The latest attack in Kano, the economic heart of Nigeria’s mainly Muslim north, occurred just before 7:00 pm (1800 GMT) on Friday, police said on Saturday, confirming the assault first reported by residents. Gunmen “opened fire on our men and the policemen on duty fired back leading to a shootout,” city police spokesman Magaji Majia said, adding that one officer was killed. Witnesses had previously told AFP two officers had died.
The attack came at the start of a nighttime curfew that has been in effect in the northern city since a January 20 assault by Boko Haram killed 185 people. Kano had previously escaped the worst of Boko Haram’s violence, and the brazen, coordinated strikes that primarily targetted police stations in a major city highlighted the group’s renewed strength. Since then in Kano, another police station was attacked on Tuesday night, with authorities reporting three people wounded and a German engineer was kidnapped on the outskirts of city on Thursday. The Friday night attack happened in the Mandawari neighbourhood. Residents said they heard the gunmen shouting “Allahu Akbar” as they converged on the police station, travelling on motorcyles and in an all-terrain vehicle.
The purported head of Boko Haram, Abubakar Muhammad Shekau, threatened more violence in an audio recording recently posted on YouTube. Shekau has been seen by some as more eager to resort to violence than his predecessor, Mohammed Yusuf, and under his leadership, Boko Haram is seemingly able to strike at will. Nigerian President Goodluck Jonathan has faced scathing criticism for failures to stem the violence and fired the country’s police chief this week, vowing to overhaul a force that had lost public trust amid the deepening security crisis.
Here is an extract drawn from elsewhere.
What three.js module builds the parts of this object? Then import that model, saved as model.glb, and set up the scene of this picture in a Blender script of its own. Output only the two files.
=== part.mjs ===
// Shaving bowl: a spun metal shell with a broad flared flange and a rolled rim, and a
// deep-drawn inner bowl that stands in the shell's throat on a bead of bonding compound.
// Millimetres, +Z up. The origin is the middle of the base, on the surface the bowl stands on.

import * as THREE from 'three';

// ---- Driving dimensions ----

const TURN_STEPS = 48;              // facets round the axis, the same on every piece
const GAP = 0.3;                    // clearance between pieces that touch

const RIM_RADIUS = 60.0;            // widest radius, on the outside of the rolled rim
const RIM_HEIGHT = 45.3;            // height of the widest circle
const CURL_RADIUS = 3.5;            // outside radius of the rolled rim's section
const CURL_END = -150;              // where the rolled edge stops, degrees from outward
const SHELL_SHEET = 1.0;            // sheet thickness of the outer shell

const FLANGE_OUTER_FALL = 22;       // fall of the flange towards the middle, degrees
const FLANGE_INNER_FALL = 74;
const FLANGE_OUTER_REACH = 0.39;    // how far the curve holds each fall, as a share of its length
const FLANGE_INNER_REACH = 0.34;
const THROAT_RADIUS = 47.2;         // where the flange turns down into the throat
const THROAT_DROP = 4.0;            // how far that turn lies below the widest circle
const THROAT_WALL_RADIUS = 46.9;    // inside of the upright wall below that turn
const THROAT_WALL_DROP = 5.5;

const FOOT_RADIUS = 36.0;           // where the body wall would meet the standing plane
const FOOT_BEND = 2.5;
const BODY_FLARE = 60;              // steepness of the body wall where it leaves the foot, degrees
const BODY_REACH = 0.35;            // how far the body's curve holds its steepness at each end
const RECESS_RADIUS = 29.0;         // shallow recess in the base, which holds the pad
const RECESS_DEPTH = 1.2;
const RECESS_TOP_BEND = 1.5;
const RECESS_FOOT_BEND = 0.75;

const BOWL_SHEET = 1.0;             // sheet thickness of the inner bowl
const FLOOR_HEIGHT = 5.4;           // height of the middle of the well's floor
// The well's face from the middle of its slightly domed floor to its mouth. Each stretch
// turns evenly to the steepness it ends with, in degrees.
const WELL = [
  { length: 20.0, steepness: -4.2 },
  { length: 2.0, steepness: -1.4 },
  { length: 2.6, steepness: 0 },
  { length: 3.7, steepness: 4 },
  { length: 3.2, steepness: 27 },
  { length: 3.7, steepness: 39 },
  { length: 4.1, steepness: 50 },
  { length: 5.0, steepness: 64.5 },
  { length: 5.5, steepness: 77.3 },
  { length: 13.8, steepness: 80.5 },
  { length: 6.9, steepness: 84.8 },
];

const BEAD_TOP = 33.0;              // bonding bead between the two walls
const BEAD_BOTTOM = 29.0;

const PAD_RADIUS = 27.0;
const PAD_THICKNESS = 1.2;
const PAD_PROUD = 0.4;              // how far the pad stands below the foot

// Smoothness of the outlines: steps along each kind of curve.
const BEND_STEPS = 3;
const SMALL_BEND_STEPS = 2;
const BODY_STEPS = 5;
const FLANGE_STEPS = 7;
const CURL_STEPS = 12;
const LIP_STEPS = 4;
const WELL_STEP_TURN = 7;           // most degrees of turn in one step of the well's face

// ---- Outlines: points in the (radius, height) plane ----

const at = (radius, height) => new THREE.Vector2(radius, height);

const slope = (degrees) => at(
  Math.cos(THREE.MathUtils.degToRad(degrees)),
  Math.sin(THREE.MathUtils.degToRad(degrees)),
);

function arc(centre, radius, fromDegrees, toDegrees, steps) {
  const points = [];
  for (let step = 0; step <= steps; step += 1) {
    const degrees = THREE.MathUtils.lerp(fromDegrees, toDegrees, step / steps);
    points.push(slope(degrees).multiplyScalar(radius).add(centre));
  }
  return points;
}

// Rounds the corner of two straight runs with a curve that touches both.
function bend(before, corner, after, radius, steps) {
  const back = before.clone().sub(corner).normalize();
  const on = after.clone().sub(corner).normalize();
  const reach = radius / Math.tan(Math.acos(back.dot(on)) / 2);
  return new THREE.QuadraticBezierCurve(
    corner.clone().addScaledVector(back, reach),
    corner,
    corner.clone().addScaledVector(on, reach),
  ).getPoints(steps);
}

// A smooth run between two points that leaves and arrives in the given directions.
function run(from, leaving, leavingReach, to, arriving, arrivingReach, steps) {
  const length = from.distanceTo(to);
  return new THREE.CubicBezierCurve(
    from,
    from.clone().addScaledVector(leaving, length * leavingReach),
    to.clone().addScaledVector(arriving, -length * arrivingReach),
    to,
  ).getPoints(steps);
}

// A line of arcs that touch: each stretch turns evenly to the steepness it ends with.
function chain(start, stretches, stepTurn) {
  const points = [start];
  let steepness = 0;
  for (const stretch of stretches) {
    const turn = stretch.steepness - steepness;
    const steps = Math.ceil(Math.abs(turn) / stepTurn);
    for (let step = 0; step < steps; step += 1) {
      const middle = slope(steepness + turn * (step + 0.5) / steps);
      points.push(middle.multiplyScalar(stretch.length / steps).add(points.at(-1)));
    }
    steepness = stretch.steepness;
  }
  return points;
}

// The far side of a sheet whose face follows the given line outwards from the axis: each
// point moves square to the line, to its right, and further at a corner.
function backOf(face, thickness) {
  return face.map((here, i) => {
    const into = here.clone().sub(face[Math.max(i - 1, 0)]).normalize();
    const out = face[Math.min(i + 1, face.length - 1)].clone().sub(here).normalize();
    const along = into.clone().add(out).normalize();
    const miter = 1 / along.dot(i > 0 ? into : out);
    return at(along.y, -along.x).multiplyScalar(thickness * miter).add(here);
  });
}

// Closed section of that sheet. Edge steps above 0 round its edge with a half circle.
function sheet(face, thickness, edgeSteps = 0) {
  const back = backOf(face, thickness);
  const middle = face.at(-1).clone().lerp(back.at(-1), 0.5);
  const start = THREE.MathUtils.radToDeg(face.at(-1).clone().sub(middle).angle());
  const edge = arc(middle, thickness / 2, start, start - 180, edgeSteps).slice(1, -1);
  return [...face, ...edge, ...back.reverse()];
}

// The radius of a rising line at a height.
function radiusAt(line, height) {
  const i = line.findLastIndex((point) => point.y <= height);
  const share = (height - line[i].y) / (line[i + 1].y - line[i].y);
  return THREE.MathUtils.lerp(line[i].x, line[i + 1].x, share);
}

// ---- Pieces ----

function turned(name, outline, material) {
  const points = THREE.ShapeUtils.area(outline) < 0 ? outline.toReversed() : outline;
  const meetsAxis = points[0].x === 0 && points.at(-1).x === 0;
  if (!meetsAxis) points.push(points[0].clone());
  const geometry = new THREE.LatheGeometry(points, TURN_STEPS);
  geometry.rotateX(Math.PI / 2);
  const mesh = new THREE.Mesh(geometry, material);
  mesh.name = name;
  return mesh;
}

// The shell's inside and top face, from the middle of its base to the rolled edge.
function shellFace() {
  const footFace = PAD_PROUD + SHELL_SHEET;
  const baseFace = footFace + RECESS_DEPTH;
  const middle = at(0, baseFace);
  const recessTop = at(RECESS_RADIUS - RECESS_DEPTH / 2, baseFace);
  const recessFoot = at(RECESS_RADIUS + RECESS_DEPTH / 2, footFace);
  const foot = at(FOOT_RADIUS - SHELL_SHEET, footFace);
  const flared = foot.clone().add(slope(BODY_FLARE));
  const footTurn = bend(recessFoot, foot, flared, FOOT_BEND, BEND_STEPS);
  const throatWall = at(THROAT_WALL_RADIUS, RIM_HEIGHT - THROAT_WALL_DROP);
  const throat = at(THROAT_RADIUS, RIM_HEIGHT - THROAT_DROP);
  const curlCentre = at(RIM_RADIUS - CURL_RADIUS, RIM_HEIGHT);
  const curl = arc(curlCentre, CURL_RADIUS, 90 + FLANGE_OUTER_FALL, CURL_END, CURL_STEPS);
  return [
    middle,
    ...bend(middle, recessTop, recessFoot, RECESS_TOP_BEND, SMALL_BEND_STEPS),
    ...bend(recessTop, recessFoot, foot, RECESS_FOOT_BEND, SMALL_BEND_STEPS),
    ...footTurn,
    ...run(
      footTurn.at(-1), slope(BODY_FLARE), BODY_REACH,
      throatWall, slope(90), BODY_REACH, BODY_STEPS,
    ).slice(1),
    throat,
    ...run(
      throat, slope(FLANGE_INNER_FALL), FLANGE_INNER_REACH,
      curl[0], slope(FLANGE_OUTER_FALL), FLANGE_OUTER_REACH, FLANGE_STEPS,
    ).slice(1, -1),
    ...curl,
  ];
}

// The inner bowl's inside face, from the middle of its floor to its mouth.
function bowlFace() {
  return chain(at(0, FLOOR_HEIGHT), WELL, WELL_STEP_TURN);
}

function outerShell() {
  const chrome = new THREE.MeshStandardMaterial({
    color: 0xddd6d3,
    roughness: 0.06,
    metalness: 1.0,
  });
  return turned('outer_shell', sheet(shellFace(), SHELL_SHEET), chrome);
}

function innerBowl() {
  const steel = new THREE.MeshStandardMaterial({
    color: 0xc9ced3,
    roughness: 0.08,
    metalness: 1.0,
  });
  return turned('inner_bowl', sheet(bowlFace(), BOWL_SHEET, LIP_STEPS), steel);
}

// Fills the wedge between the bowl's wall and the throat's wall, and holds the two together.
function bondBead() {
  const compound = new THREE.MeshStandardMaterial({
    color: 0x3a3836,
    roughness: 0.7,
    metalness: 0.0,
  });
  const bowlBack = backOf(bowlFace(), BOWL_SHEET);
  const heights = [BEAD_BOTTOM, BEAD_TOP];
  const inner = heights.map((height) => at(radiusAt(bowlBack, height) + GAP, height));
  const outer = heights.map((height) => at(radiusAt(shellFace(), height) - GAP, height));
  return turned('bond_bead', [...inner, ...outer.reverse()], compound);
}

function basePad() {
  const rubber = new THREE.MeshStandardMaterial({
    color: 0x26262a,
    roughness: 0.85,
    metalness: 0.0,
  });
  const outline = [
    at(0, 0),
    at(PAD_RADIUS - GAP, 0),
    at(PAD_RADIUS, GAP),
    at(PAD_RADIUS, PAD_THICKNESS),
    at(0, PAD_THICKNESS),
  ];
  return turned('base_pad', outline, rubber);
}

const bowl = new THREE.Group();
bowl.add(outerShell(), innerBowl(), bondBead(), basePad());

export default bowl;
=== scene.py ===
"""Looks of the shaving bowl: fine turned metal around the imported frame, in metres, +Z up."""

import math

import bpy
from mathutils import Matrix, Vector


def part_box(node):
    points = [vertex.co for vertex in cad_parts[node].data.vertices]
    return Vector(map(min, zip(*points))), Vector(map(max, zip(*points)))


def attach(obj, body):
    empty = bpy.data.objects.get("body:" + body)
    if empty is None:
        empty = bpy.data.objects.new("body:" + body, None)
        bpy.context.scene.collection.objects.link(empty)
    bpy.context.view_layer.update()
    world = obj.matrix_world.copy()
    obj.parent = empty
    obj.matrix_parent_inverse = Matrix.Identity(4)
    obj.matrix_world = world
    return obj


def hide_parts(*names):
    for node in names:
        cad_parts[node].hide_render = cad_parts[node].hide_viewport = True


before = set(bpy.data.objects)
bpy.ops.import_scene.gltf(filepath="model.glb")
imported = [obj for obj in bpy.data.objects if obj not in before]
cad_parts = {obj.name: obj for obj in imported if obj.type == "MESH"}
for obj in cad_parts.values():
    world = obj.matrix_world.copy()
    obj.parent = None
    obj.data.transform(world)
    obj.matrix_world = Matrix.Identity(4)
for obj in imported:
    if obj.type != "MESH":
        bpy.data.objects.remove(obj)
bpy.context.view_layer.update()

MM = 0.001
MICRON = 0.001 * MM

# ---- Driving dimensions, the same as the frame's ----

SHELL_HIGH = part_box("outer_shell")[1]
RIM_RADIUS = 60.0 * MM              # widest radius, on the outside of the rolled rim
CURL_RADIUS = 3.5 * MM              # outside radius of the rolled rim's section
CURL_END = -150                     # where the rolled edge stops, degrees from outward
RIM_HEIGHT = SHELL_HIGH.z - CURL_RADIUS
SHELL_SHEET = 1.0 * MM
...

The police in southeastern Enugu state told AFP on Saturday that 25 armed men believed to have come from the violence-plagued predominantly Muslim north were arrested Friday while travelling on a bus headed to the mainly Christian south. The men were found with 19 home-made guns and some machetes during a search at a highway police checkpoint. There were no initial indications the men were Islamist fighters, said spokesman Ebere Amaraizu, but added “the timing (of their trip) is wrong,” clarifying that the arrests were made amid heightened security concerns. Boko Haram has previously said that it wants to create an Islamic state in Nigeria’s deeply-impoverished mainly Muslim north, and has charged the government with harassing Muslims and raiding Islamic schools. The group was also blamed for coordinated attacks on Christmas Day, the mostly deadly at a Catholic Church near the capital Abuja where at least 44 people were killed, but the group’s victims in general, also include scores of Muslims.